105 femminicidi dall’inizio dell’anno. Una donna ammazzata ogni tre giorni.
105 morte ammazzate destinate ad aumentare esponenzialmente perché esponenzialmente cresce la ribellione delle donne ai legami violenti.
105 punte dell’iceberg, dove sotto il pelo dell’acqua si celano la violenza istituzionale e il patriarcato, compreso quello di Stato.
Un vero e proprio bollettino di guerra la cui risposta è sempre e solo la repressione, l’inasprimento delle pene, la sicurezza e la militarizzazione dei territori.
Una risposta velenosa e deviante per un Paese brutalizzato da chi aizza la pancia e cerca il consenso strumentalizzando le donne ammazzate, invece di offrire soluzioni e investire risorse per analizzare e combattere le radici culturali della violenza.
Un Paese dove negli scranni governativi siedono parlamentari che si astengono o addirittura votano contro la ratifica della Convenzione di Istanbul, trattato internazionale giuridicamente vincolante, che non solo riconosce il ruolo della violenza economica e psicologica sulle donne e di genere, ma indica la prevenzione e la protezione come vie maestre al contrasto della violenza.
Un governo che non garantisce il diritto alla casa, taglia il reddito, le pensioni, i finanziamenti ai centri antiviolenza, l’accesso alle cure sanitarie, agli asili, ai consultori, senza offrire alcun sostegno economico per avviare percorsi di fuoriuscita dalla violenza per le donne e le persone LGBTQIA+.
Che investe nelle armi e porta la cultura della guerra, dispositivo violento per definizione, nelle scuole e nelle Università attraverso i militari, ma alza barricate contro l’introduzione di corsi per l’educazione sessuale, sentimentale e al rispetto delle diversità e non investe nella formazione di quegli attori che dovrebbero riconoscerla, prevenirla e combatterla: insegnanti, operatori sanitari dei PS, forze dell’ordine, magistrati, giornalisti.
Che punta al Dio, Patria, Famiglia per assegnare alla donna il ruolo di ancella e fattrice e rifiutarsi di riconoscerla come libera soggettività, con diritto di scegliere e di autodeterminarsi.

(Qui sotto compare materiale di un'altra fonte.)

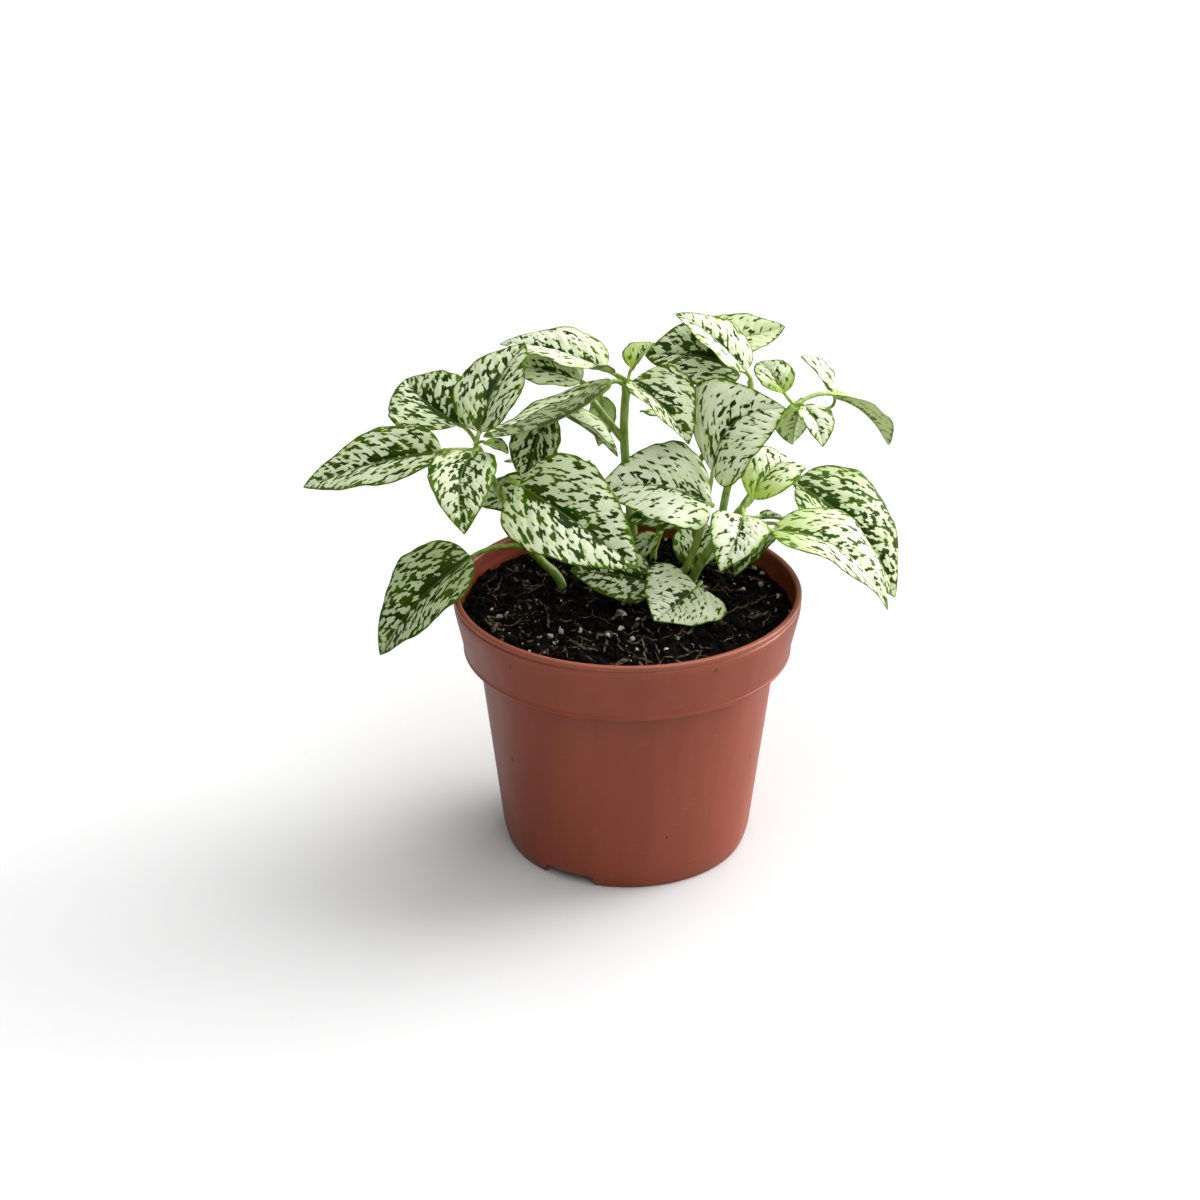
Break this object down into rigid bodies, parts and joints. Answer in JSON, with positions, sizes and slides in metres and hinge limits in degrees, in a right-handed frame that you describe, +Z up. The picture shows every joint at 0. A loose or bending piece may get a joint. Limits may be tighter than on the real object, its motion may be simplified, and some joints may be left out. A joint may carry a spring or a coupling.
{
  "type": "potted polka dot plant",
  "caption": "Potted polka dot plant with white leaves splashed and netted in dark green, on slender green stems, in a terracotta-coloured plastic nursery pot of dark soil.",
  "frame": {"origin": "centre of the pot's foot, on the plane it stands on", "axes": "+Z up along the pot's axis, front of the plant towards -Y, +X to the plant's right as seen from the front"},
  "size_m": [0.1811, 0.1238, 0.1604],
  "materials": {
    "pot_plastic": "satin terracotta-coloured injection-moulded plastic",
    "peat_soil": "moist dark peat with perlite grains and bark shreds",
    "stem_skin": "smooth green, slightly glossy",
    "leaf_blade": "satin white to pale green with dark green blotches along the veins"
  },
  "bodies": {
    "root": {"back_leaf_left": "leaf_blade", "back_leaf_low_left": "leaf_blade", "back_leaf_low_right": "leaf_blade", "back_leaf_middle": "leaf_blade", "back_leaf_right": "leaf_blade", "back_leaf_thin": "leaf_blade", "back_leaf_upper": "leaf_blade", "back_stem": "stem_skin", "centre_leaf_large": "leaf_blade", "crown_leaf_front": "leaf_blade", "crown_leaf_left": "leaf_blade", "crown_leaf_rear": "leaf_blade", "crown_stem": "stem_skin", "far_right_leaf_hanging": "leaf_blade", "far_right_leaf_pale": "leaf_blade", "far_right_leaf_round": "leaf_blade", "far_right_leaf_trailing": "leaf_blade", "far_right_leaf_young": "leaf_blade", "far_right_stem": "stem_skin", "front_leaf_large": "leaf_blade", "front_leaf_low": "leaf_blade", "front_leaf_soil": "leaf_blade", "front_leaf_wide": "leaf_blade", "front_stem": "stem_skin", "inner_leaf_curled": "leaf_blade", "inner_leaf_standing": "leaf_blade", "inner_leaf_tucked": "leaf_blade", "left_leaf_hanging": "leaf_blade", "left_leaf_inner": "leaf_blade", "left_leaf_low": "leaf_blade", "left_leaf_outer": "leaf_blade", "left_leaf_rear": "leaf_blade", "left_leaf_upright": "leaf_blade", "left_leaf_young": "leaf_blade", "left_stem": "stem_skin", "middle_leaf_folded": "leaf_blade", "middle_stem": "stem_skin", "pot": "pot_plastic", "right_leaf_front": "leaf_blade", "right_leaf_hanging": "leaf_blade", "right_leaf_outer": "leaf_blade", "right_leaf_small": "leaf_blade", "right_leaf_under": "leaf_blade", "right_leaf_upright": "leaf_blade", "right_stem": "stem_skin", "soil": "peat_soil", "top_leaf_bud": "leaf_blade", "top_leaf_left": "leaf_blade", "top_leaf_young": "leaf_blade", "upper_left_leaf_folded": "leaf_blade", "upper_left_leaf_hanging": "leaf_blade", "upper_left_leaf_long": "leaf_blade", "upper_left_leaf_white": "leaf_blade", "upper_left_stem": "stem_skin"}
  },
  "joints": []
}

Un governo razzista che attraverso l’ennesimo “Decreto sicurezza” istituzionalizza la sottrazione di bambini Rom pur di assicurare il carcere alle loro madri.
Che chiede silenzio per l’ennesima donna morta ammazzata dall’ennesimo “bravo ragazzo” in preda all’immancabile “raptus”, sapendo che stare zitte, succubi e sottomesse alimenta quel brodo culturale di cui si nutre la violenza contro le donne e di genere. Un silenzio complice.
Noi vogliamo contribuire invece a restituire a questo 25 Novembre la sua dimensione di rabbia e di lotta e non lasciare nessuno spazio ad operazioni retoriche da parte di questo governo.
Invitiamo tutte e tutti a scendere in piazza a Roma (Circo Massimo, ore 14.30) e a Messina (Largo Seggiola, ore 15) nelle manifestazioni organizzate dal Movimento transfemminista Non Una di Meno.
Invitiamo tutte le lavoratrici che subiscono molestie nei luoghi di lavoro a rivolgersi agli sportelli che USB, in collaborazione con rete Iside, ha aperto in numerose città italiane.